At Washington D.C.’s National Catholic Prayer Breakfast, a Call to Remember America’s Catholic Roots in the Year of Freedom 250
The National Catholic Prayer Breakfast, held on the March 19 Feast of St. Joseph, unfolded with a tone both reflective and urgent, as if the gathering were less a routine annual event and more a waypoint in a much larger national story. With the approaching 250th anniversary of the United States on the horizon, speakers returned again and again to a central theme: America’s founding spirit is deeply intertwined with a Catholic vision of freedom, order, and the common good—and recovering that vision may be essential for the nation’s glorious future.
Headlining the event were Michael Knowles, Jonathan Roumie, Dr. Brad Birzer, Vince Haley, Speaker Mike Johnson, Congressman Steve Scalise, among others, each bringing a distinct voice but converging on a shared message: the American experiment cannot be separated from the moral and spiritual traditions that helped shape it.
Throughout the event, America 250 shaped the speeches and conversations in unmistakable ways. With both historical references and theological reflections, the audience was left with a message that the United States cannot understand itself fully without acknowledging the Catholic religious and philosophical currents that helped give it life. Figures such as Bishop John Carroll, who consecrated the U.S. to the Immaculate Conception, and Charles Carroll, the only Catholic signer of the Declaration of Independence, were emblematic of the Catholic imprint on the founding era. The “First Citizen” debates in Maryland are just one example of how Catholic thought was present not at the margins, but near the center of America’s experiment in ordered freedom. Even Alexis de Tocqueville’s observations about religion’s stabilizing role in democracy were invoked as a reminder that faith was never meant to be sealed off from public life.
Dr. Brad Birzer from Hillsdale College reached even farther back to America’s inheritance in Europe- a lineage that extended through figures like Alfred the Great and events like the signing of the Magna Carta. These are milestones in a developing understanding of liberty under God. The Magna Carta’s insistence that the Church be free from political domination was framed as a foundational principle, one that helped shape later Western ideas about limited government and human dignity. Alongside this was a recurring moral claim: that true freedom requires responsibility, and that those in power must honor the rights of those below them.

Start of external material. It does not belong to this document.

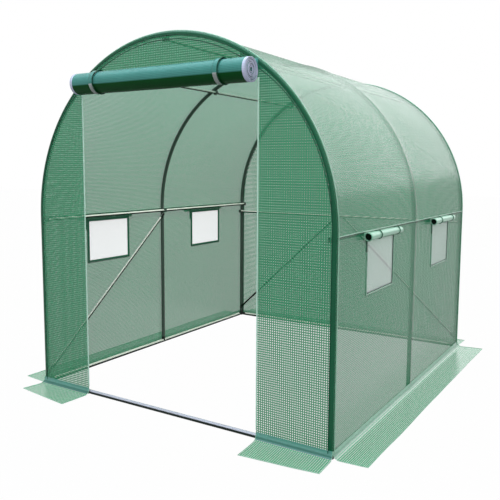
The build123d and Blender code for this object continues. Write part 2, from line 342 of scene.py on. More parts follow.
def folded_woven_polyethylene(name, tint, glow_share, gloss=0.5):
    """The same film in several layers: denser, darker and no longer see-through, with a satin face."""
    material, tree, output = new_material(name)
    cover, height = tape_cover(tree, 0.0118)
    tone = mottle(tree, 0.2, 0.92, 1.08)
    shade = add_node(tree, "ShaderNodeMapRange", {"Value": cover, "To Min": 1.12, "To Max": 0.96})
    both = add_node(tree, "ShaderNodeMath", {0: tone, 1: shade.outputs[0]}, operation="MULTIPLY")
    front = tinted(tree, tint, both.outputs[0])
    bump = add_node(tree, "ShaderNodeBump", {"Height": height, "Strength": 0.4, "Distance": 0.0005})
    face = add_node(tree, "ShaderNodeBsdfPrincipled", {
        "Base Color": front, "Roughness": 0.22, "IOR": 1.5, "Specular IOR Level": gloss,
        "Normal": bump.outputs[0],
    })
    through = add_node(tree, "ShaderNodeBsdfTranslucent", {"Color": front})
    body = add_node(tree, "ShaderNodeMixShader", {0: glow_share, 1: face.outputs[0], 2: through.outputs[0]})
    tree.links.new(body.outputs[0], output.inputs["Surface"])
    return material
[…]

It would hardly be a Catholic event without invoking the great St. Thomas Aquinas, whose writing about the “mixed regime”—a form of government ordered toward the natural law, common good and drawing from multiple structures of authority—was presented as a striking parallel to the American system.

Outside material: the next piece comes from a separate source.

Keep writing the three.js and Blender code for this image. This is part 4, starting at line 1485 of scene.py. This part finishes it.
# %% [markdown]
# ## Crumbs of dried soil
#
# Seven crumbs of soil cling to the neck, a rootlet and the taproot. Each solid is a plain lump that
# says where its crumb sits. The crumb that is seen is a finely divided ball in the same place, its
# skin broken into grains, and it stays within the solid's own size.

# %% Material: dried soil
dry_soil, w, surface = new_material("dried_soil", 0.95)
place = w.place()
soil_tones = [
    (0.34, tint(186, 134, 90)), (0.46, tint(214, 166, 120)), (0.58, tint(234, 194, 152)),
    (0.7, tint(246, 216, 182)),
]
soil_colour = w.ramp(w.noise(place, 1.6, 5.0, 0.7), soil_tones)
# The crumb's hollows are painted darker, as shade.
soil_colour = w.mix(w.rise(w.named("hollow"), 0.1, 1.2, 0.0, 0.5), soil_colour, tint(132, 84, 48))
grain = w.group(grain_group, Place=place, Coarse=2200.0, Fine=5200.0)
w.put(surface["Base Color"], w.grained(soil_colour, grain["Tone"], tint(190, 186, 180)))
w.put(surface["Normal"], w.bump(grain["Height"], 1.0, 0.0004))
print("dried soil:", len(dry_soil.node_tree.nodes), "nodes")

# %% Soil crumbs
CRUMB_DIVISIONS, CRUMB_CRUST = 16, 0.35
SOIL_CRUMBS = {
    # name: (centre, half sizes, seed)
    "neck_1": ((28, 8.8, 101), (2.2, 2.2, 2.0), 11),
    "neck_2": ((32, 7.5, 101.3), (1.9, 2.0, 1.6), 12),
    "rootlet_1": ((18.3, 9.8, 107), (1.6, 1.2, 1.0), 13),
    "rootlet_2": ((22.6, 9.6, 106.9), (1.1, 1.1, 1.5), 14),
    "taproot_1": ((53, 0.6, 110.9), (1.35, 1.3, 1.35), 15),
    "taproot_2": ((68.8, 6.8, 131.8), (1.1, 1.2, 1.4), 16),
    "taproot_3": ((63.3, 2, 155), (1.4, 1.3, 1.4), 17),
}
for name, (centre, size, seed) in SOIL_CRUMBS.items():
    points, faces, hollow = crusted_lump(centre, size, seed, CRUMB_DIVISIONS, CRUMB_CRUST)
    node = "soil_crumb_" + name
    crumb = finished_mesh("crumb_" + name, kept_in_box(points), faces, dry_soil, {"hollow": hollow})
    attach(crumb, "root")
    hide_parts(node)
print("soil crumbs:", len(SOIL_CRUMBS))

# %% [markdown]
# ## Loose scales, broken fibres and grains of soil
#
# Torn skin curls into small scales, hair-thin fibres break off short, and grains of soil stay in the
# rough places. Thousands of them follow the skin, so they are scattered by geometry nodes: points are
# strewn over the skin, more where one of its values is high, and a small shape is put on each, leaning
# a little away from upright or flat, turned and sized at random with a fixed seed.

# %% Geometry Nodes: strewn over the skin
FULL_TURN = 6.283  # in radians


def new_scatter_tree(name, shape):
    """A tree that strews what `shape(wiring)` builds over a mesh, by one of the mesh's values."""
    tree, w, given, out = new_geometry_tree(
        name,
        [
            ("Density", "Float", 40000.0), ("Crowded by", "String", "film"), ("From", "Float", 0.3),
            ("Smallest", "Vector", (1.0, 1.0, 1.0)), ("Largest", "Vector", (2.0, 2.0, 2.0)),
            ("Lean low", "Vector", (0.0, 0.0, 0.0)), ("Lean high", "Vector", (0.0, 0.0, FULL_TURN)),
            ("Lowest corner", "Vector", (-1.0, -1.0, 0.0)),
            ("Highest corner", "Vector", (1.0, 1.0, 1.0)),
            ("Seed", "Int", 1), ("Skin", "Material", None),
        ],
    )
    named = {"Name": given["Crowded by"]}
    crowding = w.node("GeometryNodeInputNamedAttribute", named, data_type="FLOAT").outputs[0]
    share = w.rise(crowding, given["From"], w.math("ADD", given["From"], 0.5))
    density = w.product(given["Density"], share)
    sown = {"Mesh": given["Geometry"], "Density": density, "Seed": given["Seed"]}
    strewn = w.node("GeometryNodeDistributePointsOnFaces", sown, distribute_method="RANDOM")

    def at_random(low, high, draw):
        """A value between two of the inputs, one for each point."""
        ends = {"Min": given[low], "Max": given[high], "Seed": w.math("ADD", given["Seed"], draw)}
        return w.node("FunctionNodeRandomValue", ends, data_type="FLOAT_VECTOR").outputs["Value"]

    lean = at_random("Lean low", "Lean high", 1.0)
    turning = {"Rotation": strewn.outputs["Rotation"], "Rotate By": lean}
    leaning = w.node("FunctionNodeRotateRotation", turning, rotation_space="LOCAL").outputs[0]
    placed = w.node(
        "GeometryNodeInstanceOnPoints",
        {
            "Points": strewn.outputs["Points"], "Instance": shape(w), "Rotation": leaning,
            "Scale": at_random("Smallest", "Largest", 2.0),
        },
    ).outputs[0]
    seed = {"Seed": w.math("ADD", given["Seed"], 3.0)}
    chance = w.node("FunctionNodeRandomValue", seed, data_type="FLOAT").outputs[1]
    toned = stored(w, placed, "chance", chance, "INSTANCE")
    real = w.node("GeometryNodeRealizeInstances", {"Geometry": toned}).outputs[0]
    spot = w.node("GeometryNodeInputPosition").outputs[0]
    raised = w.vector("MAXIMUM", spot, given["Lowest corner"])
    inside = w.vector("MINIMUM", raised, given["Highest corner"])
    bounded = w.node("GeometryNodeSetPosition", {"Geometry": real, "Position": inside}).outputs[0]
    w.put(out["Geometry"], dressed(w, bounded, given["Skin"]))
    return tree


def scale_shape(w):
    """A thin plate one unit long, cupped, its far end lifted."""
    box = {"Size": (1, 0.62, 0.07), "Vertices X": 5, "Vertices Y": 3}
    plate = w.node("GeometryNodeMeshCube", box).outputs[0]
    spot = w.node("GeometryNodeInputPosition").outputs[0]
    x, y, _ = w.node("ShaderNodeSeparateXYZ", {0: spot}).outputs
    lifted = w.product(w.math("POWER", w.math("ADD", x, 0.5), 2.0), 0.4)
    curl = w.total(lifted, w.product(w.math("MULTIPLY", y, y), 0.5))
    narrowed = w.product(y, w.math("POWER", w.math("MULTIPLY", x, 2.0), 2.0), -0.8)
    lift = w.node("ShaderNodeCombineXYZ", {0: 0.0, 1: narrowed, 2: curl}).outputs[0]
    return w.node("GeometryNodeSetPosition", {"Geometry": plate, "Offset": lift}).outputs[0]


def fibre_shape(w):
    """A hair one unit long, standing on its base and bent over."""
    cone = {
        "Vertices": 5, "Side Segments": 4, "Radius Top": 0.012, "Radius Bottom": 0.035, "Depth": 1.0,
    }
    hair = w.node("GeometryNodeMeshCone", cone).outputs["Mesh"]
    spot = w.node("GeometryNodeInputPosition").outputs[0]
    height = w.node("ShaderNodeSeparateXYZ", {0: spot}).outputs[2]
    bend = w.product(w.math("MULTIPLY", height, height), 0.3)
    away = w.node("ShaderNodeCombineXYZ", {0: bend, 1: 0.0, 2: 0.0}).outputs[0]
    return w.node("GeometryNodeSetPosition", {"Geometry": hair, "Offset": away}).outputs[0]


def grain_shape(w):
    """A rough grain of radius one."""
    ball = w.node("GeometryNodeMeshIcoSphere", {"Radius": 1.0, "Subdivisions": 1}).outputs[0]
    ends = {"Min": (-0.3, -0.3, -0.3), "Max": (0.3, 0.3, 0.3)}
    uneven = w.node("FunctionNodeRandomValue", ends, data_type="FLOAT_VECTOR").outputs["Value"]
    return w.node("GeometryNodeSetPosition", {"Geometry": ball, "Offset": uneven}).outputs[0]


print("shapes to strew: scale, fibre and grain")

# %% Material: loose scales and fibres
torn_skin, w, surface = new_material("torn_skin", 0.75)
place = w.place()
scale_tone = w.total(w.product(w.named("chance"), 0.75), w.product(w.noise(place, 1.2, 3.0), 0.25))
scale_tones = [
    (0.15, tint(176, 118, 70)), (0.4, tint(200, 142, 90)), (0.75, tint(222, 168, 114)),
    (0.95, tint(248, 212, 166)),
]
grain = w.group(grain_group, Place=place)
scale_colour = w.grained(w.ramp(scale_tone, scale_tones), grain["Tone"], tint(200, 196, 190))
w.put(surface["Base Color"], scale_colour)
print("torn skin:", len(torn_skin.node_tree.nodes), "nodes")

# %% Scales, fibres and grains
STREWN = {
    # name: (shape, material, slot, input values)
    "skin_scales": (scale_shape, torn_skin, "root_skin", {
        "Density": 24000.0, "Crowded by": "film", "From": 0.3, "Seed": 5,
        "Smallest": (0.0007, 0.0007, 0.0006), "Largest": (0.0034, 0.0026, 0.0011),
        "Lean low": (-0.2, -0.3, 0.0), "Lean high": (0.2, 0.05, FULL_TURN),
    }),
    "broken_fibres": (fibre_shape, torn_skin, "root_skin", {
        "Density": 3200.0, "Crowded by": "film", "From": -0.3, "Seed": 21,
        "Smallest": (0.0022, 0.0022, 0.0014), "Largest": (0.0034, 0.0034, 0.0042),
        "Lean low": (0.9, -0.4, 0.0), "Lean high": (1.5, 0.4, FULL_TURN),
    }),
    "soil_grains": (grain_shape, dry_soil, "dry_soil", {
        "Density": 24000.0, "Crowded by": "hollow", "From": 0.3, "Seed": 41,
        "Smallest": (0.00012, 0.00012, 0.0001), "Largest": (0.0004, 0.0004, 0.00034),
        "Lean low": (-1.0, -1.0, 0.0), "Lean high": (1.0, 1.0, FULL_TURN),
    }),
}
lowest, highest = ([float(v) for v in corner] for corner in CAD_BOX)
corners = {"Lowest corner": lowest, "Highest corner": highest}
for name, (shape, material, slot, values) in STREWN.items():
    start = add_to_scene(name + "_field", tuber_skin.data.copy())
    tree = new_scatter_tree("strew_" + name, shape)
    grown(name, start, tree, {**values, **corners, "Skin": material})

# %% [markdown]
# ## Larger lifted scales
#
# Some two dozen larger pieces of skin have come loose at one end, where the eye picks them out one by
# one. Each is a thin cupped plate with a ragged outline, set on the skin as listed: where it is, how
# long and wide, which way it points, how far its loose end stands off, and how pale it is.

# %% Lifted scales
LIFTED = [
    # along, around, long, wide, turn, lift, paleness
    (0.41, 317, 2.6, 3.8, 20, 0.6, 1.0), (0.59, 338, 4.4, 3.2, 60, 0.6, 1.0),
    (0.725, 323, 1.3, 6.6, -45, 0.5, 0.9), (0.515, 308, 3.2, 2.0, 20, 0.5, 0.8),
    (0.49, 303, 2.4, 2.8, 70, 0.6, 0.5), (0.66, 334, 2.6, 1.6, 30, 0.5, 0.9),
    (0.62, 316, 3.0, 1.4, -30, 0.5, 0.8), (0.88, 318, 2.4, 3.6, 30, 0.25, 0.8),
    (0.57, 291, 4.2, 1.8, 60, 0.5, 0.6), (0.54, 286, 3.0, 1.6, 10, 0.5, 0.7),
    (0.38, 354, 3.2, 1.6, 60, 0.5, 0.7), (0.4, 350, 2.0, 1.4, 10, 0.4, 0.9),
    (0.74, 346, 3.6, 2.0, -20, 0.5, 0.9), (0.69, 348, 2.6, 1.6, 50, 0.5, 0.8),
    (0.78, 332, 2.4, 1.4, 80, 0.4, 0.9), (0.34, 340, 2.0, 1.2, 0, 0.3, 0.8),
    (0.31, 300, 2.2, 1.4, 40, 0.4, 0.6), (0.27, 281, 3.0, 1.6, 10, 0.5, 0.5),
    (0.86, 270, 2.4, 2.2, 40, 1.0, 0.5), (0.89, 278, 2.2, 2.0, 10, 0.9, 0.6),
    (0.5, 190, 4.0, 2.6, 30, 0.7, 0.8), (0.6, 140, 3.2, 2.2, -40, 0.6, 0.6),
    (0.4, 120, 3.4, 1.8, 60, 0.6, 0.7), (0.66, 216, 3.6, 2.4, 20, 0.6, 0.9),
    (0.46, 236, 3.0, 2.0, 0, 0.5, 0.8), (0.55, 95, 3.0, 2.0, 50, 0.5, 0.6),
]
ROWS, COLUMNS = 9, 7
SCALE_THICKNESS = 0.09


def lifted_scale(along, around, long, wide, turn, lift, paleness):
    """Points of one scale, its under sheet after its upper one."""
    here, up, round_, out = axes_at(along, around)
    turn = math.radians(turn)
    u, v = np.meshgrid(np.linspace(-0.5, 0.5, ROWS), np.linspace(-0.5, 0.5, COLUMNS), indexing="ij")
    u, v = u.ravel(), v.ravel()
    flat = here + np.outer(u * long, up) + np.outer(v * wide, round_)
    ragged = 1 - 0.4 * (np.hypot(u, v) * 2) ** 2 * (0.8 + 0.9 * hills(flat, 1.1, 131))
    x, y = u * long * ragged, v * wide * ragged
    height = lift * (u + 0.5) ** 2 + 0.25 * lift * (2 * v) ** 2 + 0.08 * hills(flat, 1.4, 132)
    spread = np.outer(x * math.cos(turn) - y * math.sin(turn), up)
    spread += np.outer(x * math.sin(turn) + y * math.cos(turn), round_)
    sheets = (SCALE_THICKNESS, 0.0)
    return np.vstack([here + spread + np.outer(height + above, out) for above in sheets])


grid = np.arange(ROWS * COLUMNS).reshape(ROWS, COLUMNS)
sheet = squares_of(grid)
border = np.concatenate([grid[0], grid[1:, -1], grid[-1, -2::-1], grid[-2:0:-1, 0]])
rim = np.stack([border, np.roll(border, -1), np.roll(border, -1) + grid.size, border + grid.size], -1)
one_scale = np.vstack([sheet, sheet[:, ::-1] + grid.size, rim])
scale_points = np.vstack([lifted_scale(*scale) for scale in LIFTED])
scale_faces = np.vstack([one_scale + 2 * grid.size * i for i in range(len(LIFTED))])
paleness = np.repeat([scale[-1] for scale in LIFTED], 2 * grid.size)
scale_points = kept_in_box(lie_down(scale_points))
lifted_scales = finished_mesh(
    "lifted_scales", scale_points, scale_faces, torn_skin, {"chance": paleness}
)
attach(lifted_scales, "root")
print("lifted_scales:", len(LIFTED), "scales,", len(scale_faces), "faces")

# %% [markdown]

The unmistakable figure of Jonathan Roumie, who portrays Jesus in The Chosen, brought a more personal and spiritual reflection of what is at the heart of our faith: God’s suffering out of love for us, and his mercy that is present and personal. Roumie led everyone in praying the Divine Mercy Chaplet after talking about his moving experience portraying Christ during the scenes of His Passion. Later on, in a letter read aloud to the audience from Pope Leo XIV, attendees were reminded that even the tradition of praying for one’s own nation stretches back to biblical times, when St. Paul exhorted early Christians to pray for those in positions of authority. The programming also featured testimony of Jimmy Lai’s daughter, reflecting on her father’s imprisonment, framing suffering itself as a form of grace.
Other moments from the morning reinforced this sense of spiritual grounding. The Hallow team spoke about being drawn together by the Holy Spirit, while reflections on St. Joseph emphasized the dignity of work and silent fidelity. The announcement of the designation of May 17 as a National Day of Prayer and fasting received enthusiastic applause. Throughout the event, there was a persistent insistence that America’s story is not self-sustaining, and that our country will thrive only if its animating spirit is the Christian saints and values.
Consistent with this year’s theme of “A nation Under God: Celebrating the Catholic Contribution to America’s 250 Years,” the National Catholic Prayer Breakfast offered a robust proposal for our Nation’s future: as the U.S. approaches its 250th anniversary, it must look not only to its founding documents, but to the deeper moral and spiritual traditions that made those documents possible. For many of the speakers, that meant a renewed engagement with Catholic thought—not as a historical chapter, but as a living resource for a nation pioneering its way forward.